## [Description of the task]
Give back, exactly as it appears, the run of lines opening with the one containing "const beaker = new THREE.Group();" and closing with the one containing "obj.parent = None". Nothing outside that run should appear.

## [Collected material]
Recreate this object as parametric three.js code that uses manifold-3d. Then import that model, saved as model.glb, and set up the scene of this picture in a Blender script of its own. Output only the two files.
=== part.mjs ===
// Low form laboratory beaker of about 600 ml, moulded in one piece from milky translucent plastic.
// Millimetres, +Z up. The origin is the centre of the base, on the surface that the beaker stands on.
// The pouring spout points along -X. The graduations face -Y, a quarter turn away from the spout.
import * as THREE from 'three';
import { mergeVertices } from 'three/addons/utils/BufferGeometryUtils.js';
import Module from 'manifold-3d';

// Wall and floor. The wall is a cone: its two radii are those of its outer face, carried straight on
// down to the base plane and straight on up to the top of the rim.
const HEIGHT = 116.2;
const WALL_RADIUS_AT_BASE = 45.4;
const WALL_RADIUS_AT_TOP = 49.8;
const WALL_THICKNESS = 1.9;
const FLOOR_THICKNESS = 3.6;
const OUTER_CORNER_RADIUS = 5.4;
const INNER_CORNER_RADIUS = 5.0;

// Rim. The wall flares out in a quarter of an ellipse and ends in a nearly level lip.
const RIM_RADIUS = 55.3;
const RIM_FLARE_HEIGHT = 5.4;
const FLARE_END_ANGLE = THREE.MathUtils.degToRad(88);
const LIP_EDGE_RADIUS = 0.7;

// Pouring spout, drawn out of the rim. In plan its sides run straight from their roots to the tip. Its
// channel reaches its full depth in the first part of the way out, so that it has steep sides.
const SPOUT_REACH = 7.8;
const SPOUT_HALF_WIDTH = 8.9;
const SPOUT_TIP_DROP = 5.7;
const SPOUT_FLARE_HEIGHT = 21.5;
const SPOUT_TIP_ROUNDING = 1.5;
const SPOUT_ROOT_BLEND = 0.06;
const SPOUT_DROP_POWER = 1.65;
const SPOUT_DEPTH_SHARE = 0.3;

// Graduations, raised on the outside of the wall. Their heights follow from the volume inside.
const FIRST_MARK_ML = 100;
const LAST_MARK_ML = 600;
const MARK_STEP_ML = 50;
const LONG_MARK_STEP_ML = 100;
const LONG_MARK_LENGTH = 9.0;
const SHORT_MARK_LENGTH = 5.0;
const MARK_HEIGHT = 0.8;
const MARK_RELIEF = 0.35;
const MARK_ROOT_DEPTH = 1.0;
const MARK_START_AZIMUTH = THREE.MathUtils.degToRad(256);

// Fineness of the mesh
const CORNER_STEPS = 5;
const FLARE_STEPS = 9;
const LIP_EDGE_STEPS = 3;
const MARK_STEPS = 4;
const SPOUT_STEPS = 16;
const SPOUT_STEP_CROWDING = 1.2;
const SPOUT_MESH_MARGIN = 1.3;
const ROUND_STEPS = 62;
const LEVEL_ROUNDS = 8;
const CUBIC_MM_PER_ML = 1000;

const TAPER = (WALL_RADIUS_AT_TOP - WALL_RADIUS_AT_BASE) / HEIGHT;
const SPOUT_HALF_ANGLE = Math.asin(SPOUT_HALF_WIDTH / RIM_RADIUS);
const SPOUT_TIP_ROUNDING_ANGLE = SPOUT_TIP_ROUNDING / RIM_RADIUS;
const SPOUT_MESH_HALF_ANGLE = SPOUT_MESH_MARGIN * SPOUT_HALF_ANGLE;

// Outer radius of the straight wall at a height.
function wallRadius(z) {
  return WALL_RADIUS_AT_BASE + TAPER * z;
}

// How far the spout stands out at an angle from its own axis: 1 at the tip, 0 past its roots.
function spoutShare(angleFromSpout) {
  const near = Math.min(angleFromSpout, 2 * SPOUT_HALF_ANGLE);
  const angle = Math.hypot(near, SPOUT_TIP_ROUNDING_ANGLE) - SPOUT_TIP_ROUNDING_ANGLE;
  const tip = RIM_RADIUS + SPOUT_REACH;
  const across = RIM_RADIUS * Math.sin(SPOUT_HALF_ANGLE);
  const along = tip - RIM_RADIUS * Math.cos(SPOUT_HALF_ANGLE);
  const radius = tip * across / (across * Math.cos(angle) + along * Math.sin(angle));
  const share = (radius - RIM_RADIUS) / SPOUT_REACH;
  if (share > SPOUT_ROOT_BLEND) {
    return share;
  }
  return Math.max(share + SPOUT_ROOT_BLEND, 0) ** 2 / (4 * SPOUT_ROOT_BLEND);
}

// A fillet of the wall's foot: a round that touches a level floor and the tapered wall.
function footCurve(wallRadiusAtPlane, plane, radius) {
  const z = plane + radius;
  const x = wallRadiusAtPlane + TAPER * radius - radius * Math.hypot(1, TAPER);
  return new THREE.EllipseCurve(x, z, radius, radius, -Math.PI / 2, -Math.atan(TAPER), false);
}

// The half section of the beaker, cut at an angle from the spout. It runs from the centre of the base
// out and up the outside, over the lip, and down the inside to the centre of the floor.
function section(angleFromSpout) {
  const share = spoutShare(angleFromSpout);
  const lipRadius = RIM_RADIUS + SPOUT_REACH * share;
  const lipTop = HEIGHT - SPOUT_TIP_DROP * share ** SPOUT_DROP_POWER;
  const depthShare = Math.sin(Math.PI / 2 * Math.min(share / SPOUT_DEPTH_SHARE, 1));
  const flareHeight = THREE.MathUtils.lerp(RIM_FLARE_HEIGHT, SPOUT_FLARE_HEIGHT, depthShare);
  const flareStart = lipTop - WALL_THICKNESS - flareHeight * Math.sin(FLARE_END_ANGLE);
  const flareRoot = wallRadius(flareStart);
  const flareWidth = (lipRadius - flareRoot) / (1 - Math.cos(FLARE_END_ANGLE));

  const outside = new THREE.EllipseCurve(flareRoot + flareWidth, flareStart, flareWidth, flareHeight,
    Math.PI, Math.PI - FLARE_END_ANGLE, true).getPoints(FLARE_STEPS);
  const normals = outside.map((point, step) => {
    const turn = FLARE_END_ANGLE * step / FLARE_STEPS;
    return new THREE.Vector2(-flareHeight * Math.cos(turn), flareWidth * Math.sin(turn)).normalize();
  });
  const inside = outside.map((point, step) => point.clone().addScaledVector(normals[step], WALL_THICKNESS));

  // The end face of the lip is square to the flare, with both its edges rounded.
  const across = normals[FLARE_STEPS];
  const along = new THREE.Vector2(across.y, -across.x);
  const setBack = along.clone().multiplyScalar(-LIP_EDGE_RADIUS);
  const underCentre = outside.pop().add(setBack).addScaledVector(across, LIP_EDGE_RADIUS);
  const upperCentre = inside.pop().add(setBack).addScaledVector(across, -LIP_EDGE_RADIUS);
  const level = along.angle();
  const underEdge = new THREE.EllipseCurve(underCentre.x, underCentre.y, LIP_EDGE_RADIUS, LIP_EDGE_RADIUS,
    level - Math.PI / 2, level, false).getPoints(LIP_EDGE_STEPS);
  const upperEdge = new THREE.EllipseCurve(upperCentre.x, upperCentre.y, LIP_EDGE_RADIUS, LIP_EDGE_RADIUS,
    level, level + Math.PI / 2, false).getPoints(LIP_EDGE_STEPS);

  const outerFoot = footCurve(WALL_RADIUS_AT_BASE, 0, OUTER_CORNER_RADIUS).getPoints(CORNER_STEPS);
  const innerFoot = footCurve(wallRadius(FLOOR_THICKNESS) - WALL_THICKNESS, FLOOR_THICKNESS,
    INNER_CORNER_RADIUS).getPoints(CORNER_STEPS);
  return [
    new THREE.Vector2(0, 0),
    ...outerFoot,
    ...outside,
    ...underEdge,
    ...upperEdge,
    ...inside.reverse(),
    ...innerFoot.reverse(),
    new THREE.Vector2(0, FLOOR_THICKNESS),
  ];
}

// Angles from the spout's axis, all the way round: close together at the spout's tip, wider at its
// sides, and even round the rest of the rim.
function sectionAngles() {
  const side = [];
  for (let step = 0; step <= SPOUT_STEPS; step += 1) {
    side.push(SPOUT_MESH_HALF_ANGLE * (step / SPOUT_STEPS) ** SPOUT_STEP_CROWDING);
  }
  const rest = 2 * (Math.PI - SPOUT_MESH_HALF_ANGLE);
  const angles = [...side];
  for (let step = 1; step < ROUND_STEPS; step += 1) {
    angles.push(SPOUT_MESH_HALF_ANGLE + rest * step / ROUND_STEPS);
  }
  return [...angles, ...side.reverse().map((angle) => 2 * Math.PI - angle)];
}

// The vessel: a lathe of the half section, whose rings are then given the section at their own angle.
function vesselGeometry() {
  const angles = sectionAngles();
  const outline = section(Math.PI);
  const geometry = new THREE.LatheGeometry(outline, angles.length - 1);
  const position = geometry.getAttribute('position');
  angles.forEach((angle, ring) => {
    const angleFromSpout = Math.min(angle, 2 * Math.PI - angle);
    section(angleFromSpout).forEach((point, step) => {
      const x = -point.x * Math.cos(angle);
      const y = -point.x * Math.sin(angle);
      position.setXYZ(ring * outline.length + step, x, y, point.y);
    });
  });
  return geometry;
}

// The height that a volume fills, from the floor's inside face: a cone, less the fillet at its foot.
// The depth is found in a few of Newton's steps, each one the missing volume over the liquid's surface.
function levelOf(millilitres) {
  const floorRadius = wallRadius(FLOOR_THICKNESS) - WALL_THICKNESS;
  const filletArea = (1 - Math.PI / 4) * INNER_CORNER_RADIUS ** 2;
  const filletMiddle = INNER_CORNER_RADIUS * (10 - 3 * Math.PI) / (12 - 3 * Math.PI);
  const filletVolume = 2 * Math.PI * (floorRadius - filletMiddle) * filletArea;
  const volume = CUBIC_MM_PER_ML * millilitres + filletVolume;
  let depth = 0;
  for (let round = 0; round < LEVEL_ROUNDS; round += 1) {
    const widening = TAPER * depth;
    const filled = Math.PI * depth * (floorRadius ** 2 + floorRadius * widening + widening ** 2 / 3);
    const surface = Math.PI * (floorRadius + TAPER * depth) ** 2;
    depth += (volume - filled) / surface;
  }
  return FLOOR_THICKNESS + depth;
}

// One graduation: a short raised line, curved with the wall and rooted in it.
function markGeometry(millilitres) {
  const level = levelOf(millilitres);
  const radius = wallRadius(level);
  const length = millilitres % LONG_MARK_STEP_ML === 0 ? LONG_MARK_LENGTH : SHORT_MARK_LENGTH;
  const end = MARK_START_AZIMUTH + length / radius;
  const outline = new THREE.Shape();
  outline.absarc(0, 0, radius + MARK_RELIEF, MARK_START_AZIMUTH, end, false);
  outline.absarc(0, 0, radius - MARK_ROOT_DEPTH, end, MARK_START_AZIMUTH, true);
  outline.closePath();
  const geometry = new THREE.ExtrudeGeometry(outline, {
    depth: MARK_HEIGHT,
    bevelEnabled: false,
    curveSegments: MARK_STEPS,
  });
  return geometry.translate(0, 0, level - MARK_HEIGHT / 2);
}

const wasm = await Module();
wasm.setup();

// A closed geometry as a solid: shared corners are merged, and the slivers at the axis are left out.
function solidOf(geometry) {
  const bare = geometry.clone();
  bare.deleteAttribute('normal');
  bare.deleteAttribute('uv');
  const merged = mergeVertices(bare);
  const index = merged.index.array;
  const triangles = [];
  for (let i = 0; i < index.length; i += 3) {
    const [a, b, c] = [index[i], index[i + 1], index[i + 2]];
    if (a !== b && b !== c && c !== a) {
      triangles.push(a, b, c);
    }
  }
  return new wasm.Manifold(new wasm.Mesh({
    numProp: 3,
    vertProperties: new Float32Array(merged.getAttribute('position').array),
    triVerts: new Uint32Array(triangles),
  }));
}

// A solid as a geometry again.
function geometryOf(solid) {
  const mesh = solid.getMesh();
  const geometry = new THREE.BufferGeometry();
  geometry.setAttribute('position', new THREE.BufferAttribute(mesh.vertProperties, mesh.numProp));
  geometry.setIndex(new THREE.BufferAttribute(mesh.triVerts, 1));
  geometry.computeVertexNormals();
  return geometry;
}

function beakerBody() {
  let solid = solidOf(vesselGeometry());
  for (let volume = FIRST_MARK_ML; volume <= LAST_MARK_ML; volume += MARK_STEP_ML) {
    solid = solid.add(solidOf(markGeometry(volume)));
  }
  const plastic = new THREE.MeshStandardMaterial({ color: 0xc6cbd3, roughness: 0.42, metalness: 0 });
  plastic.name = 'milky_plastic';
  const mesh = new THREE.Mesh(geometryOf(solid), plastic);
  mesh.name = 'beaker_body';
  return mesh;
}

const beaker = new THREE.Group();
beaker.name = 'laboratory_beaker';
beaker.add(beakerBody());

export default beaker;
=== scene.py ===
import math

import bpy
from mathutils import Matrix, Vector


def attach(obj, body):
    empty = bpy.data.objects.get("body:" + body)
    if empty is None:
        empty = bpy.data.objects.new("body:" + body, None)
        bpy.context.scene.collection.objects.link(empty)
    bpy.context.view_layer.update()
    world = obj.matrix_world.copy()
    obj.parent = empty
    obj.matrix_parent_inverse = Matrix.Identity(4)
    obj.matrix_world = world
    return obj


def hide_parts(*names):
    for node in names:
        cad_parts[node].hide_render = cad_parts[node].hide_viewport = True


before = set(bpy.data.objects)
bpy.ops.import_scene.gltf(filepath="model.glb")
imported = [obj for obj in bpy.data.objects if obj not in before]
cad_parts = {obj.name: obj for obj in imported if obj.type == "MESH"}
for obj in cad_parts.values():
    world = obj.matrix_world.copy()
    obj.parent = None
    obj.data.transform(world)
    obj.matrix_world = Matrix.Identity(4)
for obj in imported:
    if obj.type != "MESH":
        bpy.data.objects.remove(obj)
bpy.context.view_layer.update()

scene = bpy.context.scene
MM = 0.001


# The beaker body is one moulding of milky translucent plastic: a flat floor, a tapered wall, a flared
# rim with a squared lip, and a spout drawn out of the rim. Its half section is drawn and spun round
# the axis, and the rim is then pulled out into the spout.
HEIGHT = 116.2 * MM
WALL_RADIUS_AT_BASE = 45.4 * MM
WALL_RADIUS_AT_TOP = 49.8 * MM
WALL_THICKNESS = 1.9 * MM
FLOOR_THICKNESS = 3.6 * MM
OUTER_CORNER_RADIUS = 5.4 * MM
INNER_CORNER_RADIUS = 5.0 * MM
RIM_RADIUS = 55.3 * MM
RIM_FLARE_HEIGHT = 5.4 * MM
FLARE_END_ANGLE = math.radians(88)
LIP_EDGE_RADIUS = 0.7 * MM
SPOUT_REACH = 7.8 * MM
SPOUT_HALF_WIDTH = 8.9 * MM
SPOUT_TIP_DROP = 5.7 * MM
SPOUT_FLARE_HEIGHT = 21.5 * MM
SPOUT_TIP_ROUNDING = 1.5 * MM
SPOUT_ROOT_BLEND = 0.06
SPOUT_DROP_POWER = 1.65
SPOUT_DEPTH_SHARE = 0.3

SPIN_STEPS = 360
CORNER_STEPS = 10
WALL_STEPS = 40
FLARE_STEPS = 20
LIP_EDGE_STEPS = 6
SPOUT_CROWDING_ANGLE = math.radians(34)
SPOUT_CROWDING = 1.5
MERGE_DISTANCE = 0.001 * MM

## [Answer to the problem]
const beaker = new THREE.Group();
beaker.name = 'laboratory_beaker';
beaker.add(beakerBody());

export default beaker;
=== scene.py ===
import math

import bpy
from mathutils import Matrix, Vector


def attach(obj, body):
    empty = bpy.data.objects.get("body:" + body)
    if empty is None:
        empty = bpy.data.objects.new("body:" + body, None)
        bpy.context.scene.collection.objects.link(empty)
    bpy.context.view_layer.update()
    world = obj.matrix_world.copy()
    obj.parent = empty
    obj.matrix_parent_inverse = Matrix.Identity(4)
    obj.matrix_world = world
    return obj


def hide_parts(*names):
    for node in names:
        cad_parts[node].hide_render = cad_parts[node].hide_viewport = True


before = set(bpy.data.objects)
bpy.ops.import_scene.gltf(filepath="model.glb")
imported = [obj for obj in bpy.data.objects if obj not in before]
cad_parts = {obj.name: obj for obj in imported if obj.type == "MESH"}
for obj in cad_parts.values():
    world = obj.matrix_world.copy()
    obj.parent = None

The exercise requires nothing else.